What does it all mean?
  • The Reserve Bank Governor gets it. Hopefully other public officials will also eventually get it. That is, it’s all about confidence. While Australia has been dragged into recession by the global economy, the important point is to highlight the positive factors that will drive the economy forward in coming years.
  • This is one of the most important speeches delivered by the Reserve Bank Governor, providing a clear and balanced assessment of just where we are at present and where we are going. It is a speech deserving to be read closely and reported widely.
  • Glenn Stevens is no gloom and doom merchant. While the global economy may be a gloomy place, he sees plenty of reasons to be positive, not negative. The fact that the Governor is focussing on the opportunities ahead as well as the risks is incredibly encouraging.
  • It may come to be known as the “Super Six” – Glenn Stevens’ six reasons to be upbeat on Australia’s economic future. Political stability, strong banking sector, solid public finances, sensible policy, openness to trade & investment and exposure to Asia are regarded as factors that few other countries can emulate.
  • All Australians should celebrate the fact that we have a central bank governor with such pride in our economy. It is a sense of pride that all holding public office should emulate.
  • While upbeat about Australia, the Governor has not minced words about the crisis imposed on Australia, referring to the ‘mess’ in the financial systems of the US, UK and Europe.
What did he say?
Selected Comments:
  • Confidence: “Turning closer to home, Australians cannot do a great deal to make these improved international conditions come to pass. But we can maximise our chances of benefiting from a new international expansion.

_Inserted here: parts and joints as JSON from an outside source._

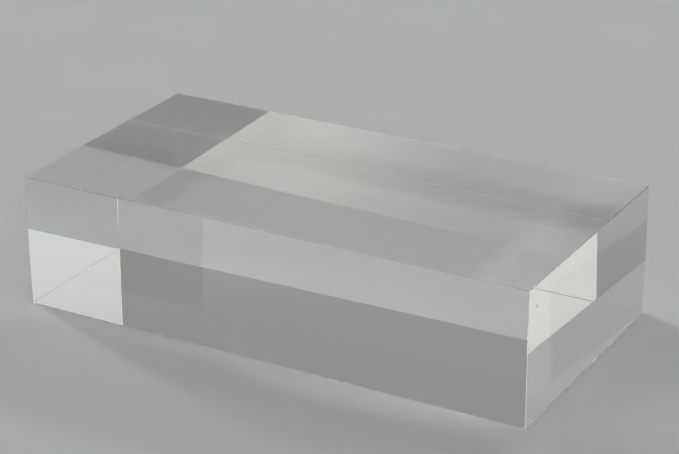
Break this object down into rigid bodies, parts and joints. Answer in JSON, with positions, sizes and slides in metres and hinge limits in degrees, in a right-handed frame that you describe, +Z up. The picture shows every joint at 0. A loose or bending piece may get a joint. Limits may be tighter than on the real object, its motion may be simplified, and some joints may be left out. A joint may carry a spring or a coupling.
{
  "type": "acrylic display block",
  "caption": "Solid clear acrylic display block with polished faces and finely bevelled edges, a plain plinth for showing small objects.",
  "frame": {"origin": "centre of the bottom face, where the block stands", "axes": "+X along the length to the right end, +Y from the front face to the back face, +Z up"},
  "size_m": [0.2, 0.1, 0.05],
  "materials": {
    "clear_acrylic": "polished"
  },
  "bodies": {
    "root": {"display_block": "clear_acrylic"}
  },
  "joints": []
}
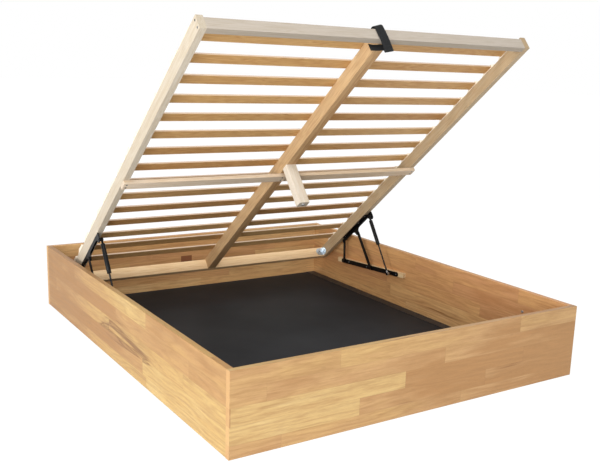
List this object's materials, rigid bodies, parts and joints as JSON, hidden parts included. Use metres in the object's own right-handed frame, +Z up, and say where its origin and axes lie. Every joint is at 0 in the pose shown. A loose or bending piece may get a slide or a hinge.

  • The first thing is to maintain some confidence in ourselves and the prospects for our country over time. We cannot achieve effortless prosperity either on the back of everescalating mineral prices or simply by bidding up the prices of our houses. It is as well to realise that. But as I have said on previous occasions, Australia’s genuine longterm economic prospects remain good, and there remain good grounds to think that we will continue to weather the storm better than most.”
  • Reasons for the global recession: “The weakened ability of the financial institutions to provide credit to industry is one of the factors at work, but in my judgment a bigger one is the decline in confidence, and the sudden and widespread aversion to risk, among firms and households all over the world. It seems that everyone, everywhere, having seen the instability in financial systems in September and October 2008, and consequently feeling poorer and fearing bad times ahead, simultaneously decided to pull back their own spending, curtail their expansion plans and reduce their debt.”
  • Domestic recession: “Whether or not the next GDP statistic, due in early June, shows another decline, I think the reasonable person, looking at all the information available now, would come to the conclusion that the Australian economy, too, is in recession.”
  • Recession: “Most of the time, economic activity expands, as population growth, increasing wealth and aspirations to higher living standards lead to more demand, while a growing workforce, higher productivity and technological innovation push up supply capacity. That is the normal situation for an economy. But every so often – on average about once every seven or eight years, but not regularly enough to predict with accuracy – a set of conditions arises that sees demand weaken for a while, output decline and unemployment rise. That is a recession. Usually, though not always, inflation tends to fall as a result of such episodes.”
  • The Super-Six: “I suggest that Australia has a very good chance of offering an economic setting in which the following conditions hold.
  • First, political stability remains assured – something becoming a bit less common.
  • Second, the Government does not own, and has not had to give direct financial support to, the banking system. Australia will be free of the difficult governance and exit strategy issues that such support is raising in a number of countries.
  • Third, public finances remain in very sound shape, with modest debt levels and a mediumterm path for the budget back towards balance. Without the massive obligations arising from bank rescues that will inevitably narrow the options available to governments in other countries, Australia should be able to articulate such a path more effectively than most.
  • Fourth, sensible policy frameworks – both macroeconomic and microeconomic – remain in place; the financial regulatory system is strong and tested.
  • Fifth, we remain open for trade and investment, and have a capacity to deploy both our own and other people’s capital carefully and profitably.
  • Finally, there is an exposure to, and an engagement with, an Asian region that still has the most dynamic growth potential in the world, where hundreds of millions of people will for decades to come be seeking rising living standards.
  • There are rather few countries that have the potential to offer so attractive a proposition to international capital, and to their own citizens, over the years ahead. It is a proposition that, if pursued sensibly and consistently, offers the most secure basis for confidence in Australia’s future. It is such confidence that, more than anything else, will help to drive us along the road to recovery.”
  • How does the global economy recover? The Reserve Bank Governor says that the “mess” in the US financial system needs to be sorted out; monetary & fiscal policies need to provide support; exit strategies need to be employed; and that global imbalances need to be addressed.
What are the implications for interest rates and investors?
  • The Reserve Bank Governor’s optimism on the future certainly doesn’t appear to be laying the groundwork for future rate cuts. The latest RBA Board minutes highlighted the significant amount of stimulus being applied, and the Governor is indirectly highlighting the same in his speech.
  • The Reserve Bank Governor believes that the economy is in fundamentally strong shape with the main risk being a further erosion of confidence.